What is to be transcribed is the run of lines opening with the one that has "const [from, to] = [column(7), COLUMNS" and closing with the one that has "imported CAD model.", and only that run, exactly.
## start Given information
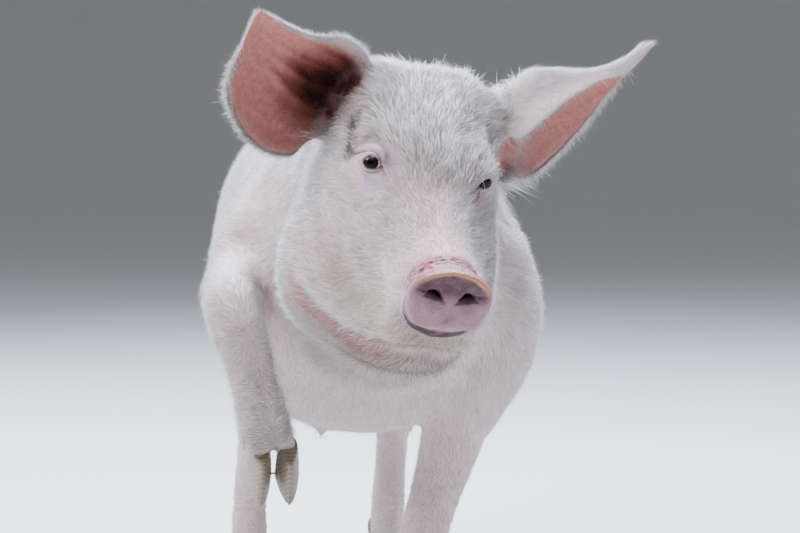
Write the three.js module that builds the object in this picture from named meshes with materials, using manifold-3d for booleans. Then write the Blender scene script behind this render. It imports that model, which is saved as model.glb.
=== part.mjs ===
// A life-size model of a white, prick-eared farm sow that stands on three feet and holds its right forefoot up,
// as it does when it looks over a low rail. Millimetres, +Z up; the animal faces -Y and its left side is +X. The
// body is modelled whole, as lofts that are joined, and then parted with thin cuts into the pieces that a person
// would name.
import * as THREE from 'three';
import { LoftGeometry } from 'three/addons/geometries/LoftGeometry.js';
import { mergeVertices } from 'three/addons/utils/BufferGeometryUtils.js';
import Module from 'manifold-3d';

const wasm = await Module();
wasm.setup();

const GAP = 0.4; // width of every thin cut, and the clearance round an inset piece
const rad = THREE.MathUtils.degToRad;
const vec = ( x, y, z ) => new THREE.Vector3( x, y, z );

// ---------------------------------------------------------------- solids

// A closed three.js geometry as a manifold solid, turned right side out.
function solidOf( geometry ) {

	const bare = new THREE.BufferGeometry().copy( geometry );
	bare.deleteAttribute( 'normal' );
	bare.deleteAttribute( 'uv' );
	const merged = mergeVertices( bare, 1e-3 );
	const mesh = ( triVerts ) => new wasm.Mesh( {
		numProp: 3, vertProperties: merged.attributes.position.array, triVerts } );
	const triangles = new Uint32Array( merged.index.array );
	const solid = new wasm.Manifold( mesh( triangles ) );
	return solid.volume() > 0 ? solid : new wasm.Manifold( mesh( triangles.reverse() ) );

}

const joined = ( solids ) => solids.reduce( ( whole, solid ) => whole.add( solid ) );

// The largest single body of a solid, without any sliver that a cut left beside it.
const mainBody = ( solid ) => solid.decompose().sort( ( a, b ) => b.volume() - a.volume() )[ 0 ];

// A block that stands for a region of space: its near face goes through a point, square to a direction, and the
// block reaches away from there.
function region( point, direction, size, spin = 0 ) {

	const [ width, height, depth ] = size;
	const turn = new THREE.Quaternion().setFromUnitVectors( vec( 0, 0, 1 ), direction.clone().normalize() );
	const box = ( grow ) => new THREE.BoxGeometry( width + 2 * grow, height + 2 * grow, depth + 2 * grow );
	const build = ( grow ) => solidOf( box( grow )
		.translate( 0, 0, depth / 2 )
		.rotateZ( rad( spin ) )
		.applyQuaternion( turn )
		.translate( point.x, point.y, point.z ) );
	return { inside: build( 0 ), grown: build( GAP ) };

}

// Splits a solid by a region: what lies inside it, and the rest behind a thin cut.
function part( solid, { inside, grown } ) {

	return [ mainBody( solid.intersect( inside ) ), mainBody( solid.subtract( grown ) ) ];

}

// ---------------------------------------------------------------- lofts

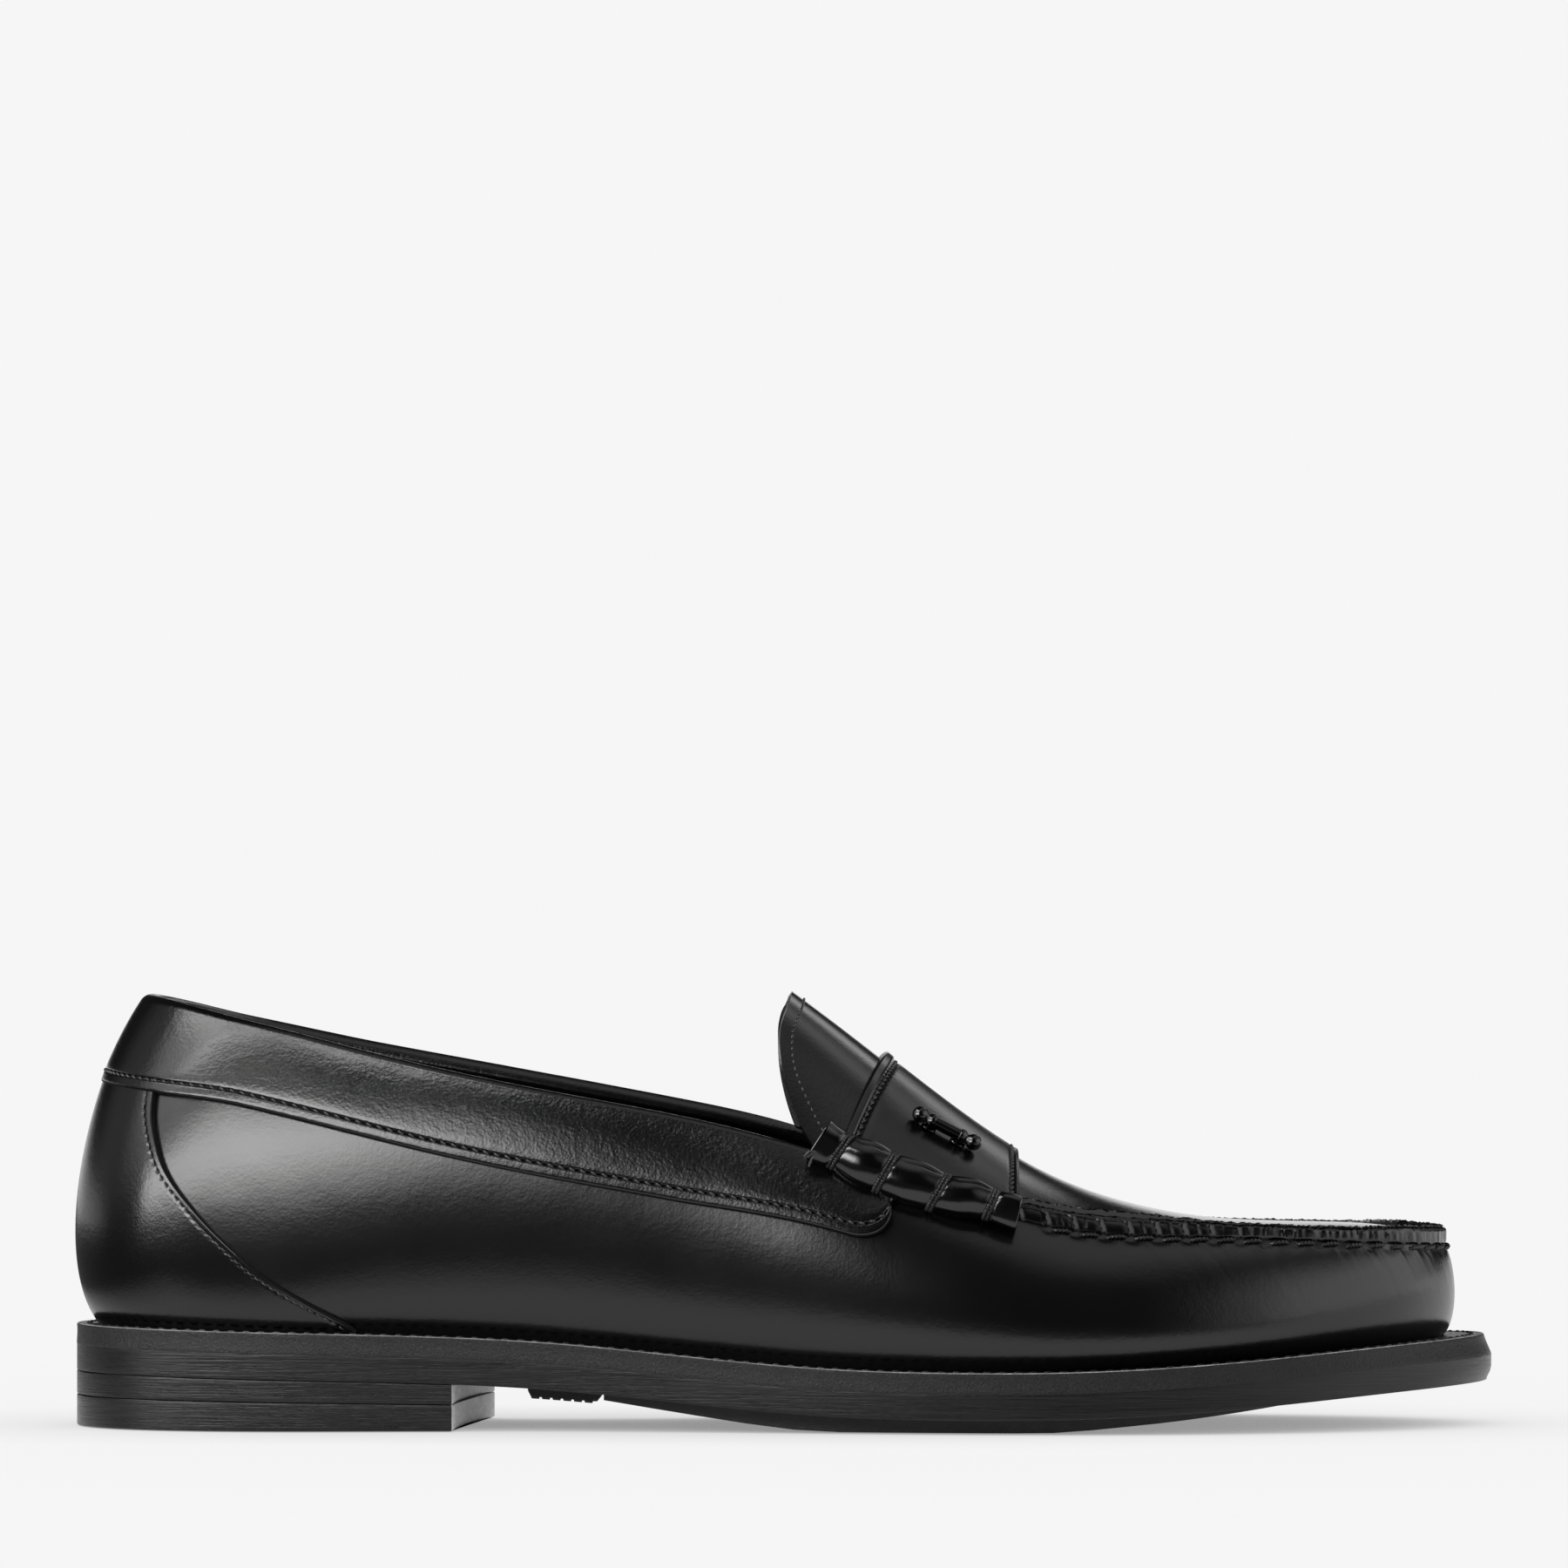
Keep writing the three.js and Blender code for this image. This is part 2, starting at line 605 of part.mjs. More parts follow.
function addLinings() {
  const joint = column(6);
  const low = () => 0.05;
  const quarter = wallLayer({ from: -joint, to: joint, low, high: () => 0.985, depth: INSIDE });
  add("quarter_lining", quarter, MATERIALS.lining);
  const [from, to] = [joint + 0.1, COLUMNS - joint - 0.1];
  const vamp = wallLayer({ from, to, low, high: () => 0.84, rows: 5, depth: INSIDE });
  add("vamp_lining", vamp, MATERIALS.lining);
  const puff = wallLayer({
    from: column(TOE - 2.7),
    to: column(TOE + 2.7),
    low: () => 0.08,
    high: () => 0.84,
    rows: 5,
    depth: MIDDLE,
  });
  add("toe_puff", puff, MATERIALS.fibre);
}

function addInstep() {
  const apron = (i, j, out) => instep(i, mix(-1, 1, j), out);
  add("apron_and_tongue", layer(24, 12, apron, 0, -LEATHER), MATERIALS.boxCalf);
  const lining = (i, j, out) => instep(mix(0.01, 0.93, i), mix(-0.9, 0.9, j), out);
  const liningDepth = [-LEATHER - GAP - 0.1, -LEATHER - GAP - LINING];
  add("tongue_lining", layer(18, 10, lining, ...liningDepth), MATERIALS.lining);

  const hem = range(24, (i) => {
    const v = mix(-0.86, 0.86, i / 23);
    return instep(rAtX(tongueEdgeX(v) + 3, v), v, GAP + THREAD / 2);
  });
  add("tongue_thread", thread(hem, THREAD, 4, 26), MATERIALS.thread);
}

// x of the saddle strap's back and front edges across the instep.
const strapBack = (v) => 22 - 10 * v ** 2;
const strapFront = () => 48.9;
const STRAP = [0.4 + 1.5, 0.4]; // outer and inner distance of the strap from the instep skin
const STRAP_REACH = 0.9; // the strap ends here, in v, where the rolls take over

function addSaddle() {
  const at = (i, j, out) => {
    const v = mix(-STRAP_REACH, STRAP_REACH, j);
    return instep(mix(rAtX(strapBack(v), v), rAtX(strapFront(v), v), i), v, out);
  };
  const body = layer(5, 14, at, ...STRAP);

  // The ornament is a bar with ball ends, held by two posts through the strap.
  const ornament = {
    x: 31.6,
    v: -0.6,
    reach: 4.6,
    lift: 1.9,
    post: 0.8,
    ball: 1.7,
    bar: 1.0,
    collar: 1.9,
  };
  const r = rAtX(ornament.x, ornament.v);
  const seat = instep(r, ornament.v, 0);
  const up = instep(r, ornament.v, 1).sub(seat);
  const ahead = instep(r + 0.02, ornament.v, 0).sub(seat).normalize();
  const place = (geometry, along, height) => {
    // The geometry's own Y axis is turned along the post.
    const turn = new THREE.Quaternion().setFromUnitVectors(new THREE.Vector3(0, 1, 0), up);
    const spot = seat.clone().addScaledVector(ahead, along).addScaledVector(up, height);
    return geometry.clone().applyQuaternion(turn).translate(...spot.toArray());
  };
  const postSpan = [0.35, STRAP[0] + ornament.lift - 0.4];
  const postTall = postSpan[1] - postSpan[0];
  const posts = [-1, 1].map((end) => {
    const solid = new THREE.CylinderGeometry(ornament.post, ornament.post, postTall, 10);
    return place(solid, end * ornament.reach, (postSpan[0] + postSpan[1]) / 2);
  });
  const holes = [-1, 1].map((end) => {
    const drill = new THREE.CylinderGeometry(ornament.post + GAP, ornament.post + GAP, 6, 10);
    return place(drill, end * ornament.reach, 1);
  });
  add("saddle_strap", cut(body, ...holes), MATERIALS.boxCalf);
  posts.forEach((post, i) => add(`ornament_post_${i + 1}`, post, MATERIALS.gunmetal));

  const ball = (centre) =>
    range(7, (i) => {
      const turn = (Math.PI * (i + 0.5)) / 7;
      const [radius, along] = [Math.sin(turn), -Math.cos(turn)];
      return new THREE.Vector2(ornament.ball * radius, centre + ornament.ball * along);
    });
  const half = 6.4;
  const bar = [
    new THREE.Vector2(0, -half - ornament.ball),
    ...ball(-half),
    new THREE.Vector2(ornament.bar, -half + ornament.ball + 0.3),
    new THREE.Vector2(ornament.bar, -1.4),
    new THREE.Vector2(ornament.collar, -0.9),
    new THREE.Vector2(ornament.collar, 0.9),
    new THREE.Vector2(ornament.bar, 1.4),
    new THREE.Vector2(ornament.bar, half - ornament.ball - 0.3),
    ...ball(half),
    new THREE.Vector2(0, half + ornament.ball),
  ];
  const lathe = new THREE.LatheGeometry(bar, 12);
  const lie = new THREE.Quaternion().setFromUnitVectors(new THREE.Vector3(0, 1, 0), ahead);
  const height = postSpan[1] + GAP + ornament.ball;
  const spot = seat.clone().addScaledVector(up, height);
  add("ornament_bar", lathe.applyQuaternion(lie).translate(...spot.toArray()), MATERIALS.gunmetal);

  for (const [name, edge, shift] of [["back", strapBack, 1.9], ["front", strapFront, -1.6]]) {
    const line = range(20, (i) => {
      const v = mix(-0.84, 0.84, i / 19);
      return instep(rAtX(edge(v) + shift, v), v, STRAP[0] + GAP + THREAD / 2);
    });
    add(`strap_thread_${name}`, thread(line, THREAD, 4, 24), MATERIALS.thread);
  }
}

// ---------------------------------------------------------------- beef rolls and their wraps

// The roll's radius along its length: fat between the wraps and pinched under them.
function rollRadius(s) {
  const taper = mix(ROLL_RADIUS, ROLL_RADIUS * 0.8, s);
  const pinch = Math.max(...WRAPS.map((w) => Math.exp(-(((s - w) / 0.035) ** 2))));
  return taper * (1 - 0.16 * pinch);
}

function rollFrame(side, s) {
  const x = mix(ROLL_FROM, ROLL_TO, s);
  const u = uAtX(upperEdge, side, x);
  const out = outward(u);
  const centre = upperEdge(u).addScaledVector(out, mix(3.6, 4.2, s));
  centre.z += mix(4.2, 3, s);
  return { centre, out };
}

function rollRing(side, s, radius, sides) {
  const { centre, out } = rollFrame(side, s);
  return range(sides, (i) => {
    const turn = (2 * Math.PI * (i + 0.5)) / sides;
    const point = centre.clone().addScaledVector(out, Math.cos(turn) * radius);
    point.z += Math.sin(turn) * radius;
    return point;
  });
}

function addRolls() {
  for (const [name, side] of [["outer", -1], ["inner", 1]]) {
    const rings = range(26, (i) => rollRing(side, i / 25, rollRadius(i / 25) - GAP, 10));
    add(`beef_roll_${name}`, loft(rings), MATERIALS.boxCalf);
    WRAPS.forEach((place, k) => {
      // A wrap is a band of thread round the pinched roll, 1.6 mm wide.
      const half = 0.8 / (ROLL_TO - ROLL_FROM);
      const inside = rollRadius(place) + 0.15;
      const sections = [
        rollRing(side, place - half, inside, 10),
        rollRing(side, place - half, inside + CORD, 10),
        rollRing(side, place + half, inside + CORD, 10),
        rollRing(side, place + half, inside, 10),
      ];
      const rings = range(10, (i) => sections.map((ring) => ring[i]));
      add(`roll_wrap_${name}_${k + 1}`, loft(rings, true), MATERIALS.thread);
    });
  }
}

function addApronThread() {
  const [from, to] = [column(7), COLUMNS - column(6.4)];
  const line = range(2 * (to - from) + 1, (i) => wall((from + i / 2) / COLUMNS, 0.985, GAP + CORD / 2));
  add("apron_thread", thread(line, CORD, 5, 2 * (to - from)), MATERIALS.thread);
}

addSole();
addWall();
addHeelCounter();
addCollar();
addLinings();
addInstep();
addSaddle();
addRolls();
addApronThread();

export default loafer;
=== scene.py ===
"""The looks of a black penny loafer with beef rolls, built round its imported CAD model.

Lengths are in millimetres, turned into metres where a mesh is made. +X points to the toe,
-Y to the outer side of the foot and +Z up, as in the frame. Every leather of the upper is
a layer of one of two skins: the side wall, and the instep that closes the front.
"""

import math

import bmesh
import bpy
import numpy as np
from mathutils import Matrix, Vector


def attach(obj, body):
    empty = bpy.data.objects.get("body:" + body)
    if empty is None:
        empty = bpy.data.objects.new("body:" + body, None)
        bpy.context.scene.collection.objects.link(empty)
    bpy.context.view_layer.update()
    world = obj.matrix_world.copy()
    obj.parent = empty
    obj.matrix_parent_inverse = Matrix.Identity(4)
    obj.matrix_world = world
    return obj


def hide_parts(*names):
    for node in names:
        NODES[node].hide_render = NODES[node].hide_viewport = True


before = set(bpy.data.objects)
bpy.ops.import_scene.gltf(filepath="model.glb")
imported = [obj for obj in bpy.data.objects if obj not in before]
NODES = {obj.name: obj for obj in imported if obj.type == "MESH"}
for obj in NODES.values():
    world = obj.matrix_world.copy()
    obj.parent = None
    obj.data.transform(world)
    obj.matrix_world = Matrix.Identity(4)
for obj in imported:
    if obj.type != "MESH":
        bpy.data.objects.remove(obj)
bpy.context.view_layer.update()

MM = 0.001

# ---------------------------------------------------------------- driving dimensions

# Stations round the shoe from the back of the heel along the outer side to the toe and home
# along the inner side: sole x, y; ledge; the wall's upper edge x, y, z; swell low and high.
STATIONS = np.array([
    (-150, 0, 6.0, -134.6, 0, 90.4, 10.2, 12.5),
    (-141.5, -23.5, 6.0, -128, -16.5, 89, 9.3, 11.5),
    (-117, -36.5, 5.6, -111, -26, 85.3, 7.5, 9),
    (-84, -37, 5.0, -82, -30.5, 78.2, 6.5, 7.5),
    (-49, -37, 4.8, -50, -33, 71.4, 6, 6.5),
    (-12, -42, 5.0, -15, -34.5, 64.6, 5.5, 7.5),
    (25, -50, 5.4, 20, -37.5, 54.3, 5.5, 10),
    (61, -53, 5.6, 55, -39, 42.9, 5.5, 10),
    (96, -48, 6.4, 89, -36.5, 40.4, 5, 8.5),
    (123, -36, 8.0, 117, -27.5, 39.15, 4, 6),
    (142, -17.5, 9.4, 134, -13.5, 38.3, 3, 3.2),
    (150, 4, 9.8, 140.3, 3.5, 37.9, 2.6, 2.4),
    (145.5, 24, 9.2, 136.5, 18.5, 38.4, 3, 3.2),
    (130, 39.5, 7.8, 123, 30, 38.9, 4, 6),
    (105, 49, 6.4, 98, 36.5, 39.3, 5, 8.5),
    (74, 53, 5.6, 68, 39, 41.0, 5.5, 10),
    (43, 50.5, 5.4, 38, 38.5, 48, 5.5, 10),
    (9, 40.5, 5.0, 8, 36, 60.5, 6, 8),
    (-27, 33, 4.6, -24, 33.5, 68.6, 7, 6.5),
    (-63, 32, 4.8, -60, 31, 75.4, 7, 6.5),
    (-98, 35.5, 5.2, -95, 28.5, 82, 7, 8),
    (-131, 32, 5.8, -120, 22.5, 87.2, 8, 10.5),
])
TOE = 11  # the station at the toe
WELT_TOP = [(-150, 21.6), (-110, 20.7), (-74, 19.8), (-50, 18.6), (-27, 16.5), (-6, 14.5),
            (15, 13.2), (35, 12.8), (60, 13), (99, 15.3), (124, 17.5), (150, 19.2)]
LIFT_UNDER = [(-150, 6.6), (-60, 5.4)]
CREST = [(-8, 98.4), (1.7, 91.5), (18, 79.2), (36, 65.4), (55, 53.4), (74, 46.6),
         (90, 43.8), (104, 43.0), (118, 42.6), (130, 41.5), (140.3, 39.0)]
COUNTER_EDGE = [(18, -86.5), (22.1, -91), (25, -96.5), (28.3, -102.6), (33, -110), (37.1, -114.6),
                (41.8, -119.6), (46.4, -123.8), (51.1, -127.6), (55.2, -130), (60.4, -131.6),
                (66, -132.4), (74, -131.4), (80, -130.4)]
BREAST = (-69.8, -62.2)  # x of the heel block's front on the outer and the inner side
WELT, OUTSOLE, GAP, LEATHER = 4.6, 5.0, 0.3, 1.3
FEATHER_LIFT = 0.6
SEAM_INSET = 1.7
COLLAR = 17.2  # width of the collar at its front ends; it widens towards the heel
COLLAR_END = 22.7
PITCH = 5.8  # of the hand-sewn apron seam
RIDGE_FROM = 48.5  # the raised seam starts here, under the roll's front end
STRAP_FRONT = 48.9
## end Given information
### Expected output:
  const [from, to] = [column(7), COLUMNS - column(6.4)];
  const line = range(2 * (to - from) + 1, (i) => wall((from + i / 2) / COLUMNS, 0.985, GAP + CORD / 2));
  add("apron_thread", thread(line, CORD, 5, 2 * (to - from)), MATERIALS.thread);
}

addSole();
addWall();
addHeelCounter();
addCollar();
addLinings();
addInstep();
addSaddle();
addRolls();
addApronThread();

export default loafer;
=== scene.py ===
"""The looks of a black penny loafer with beef rolls, built round its imported CAD model.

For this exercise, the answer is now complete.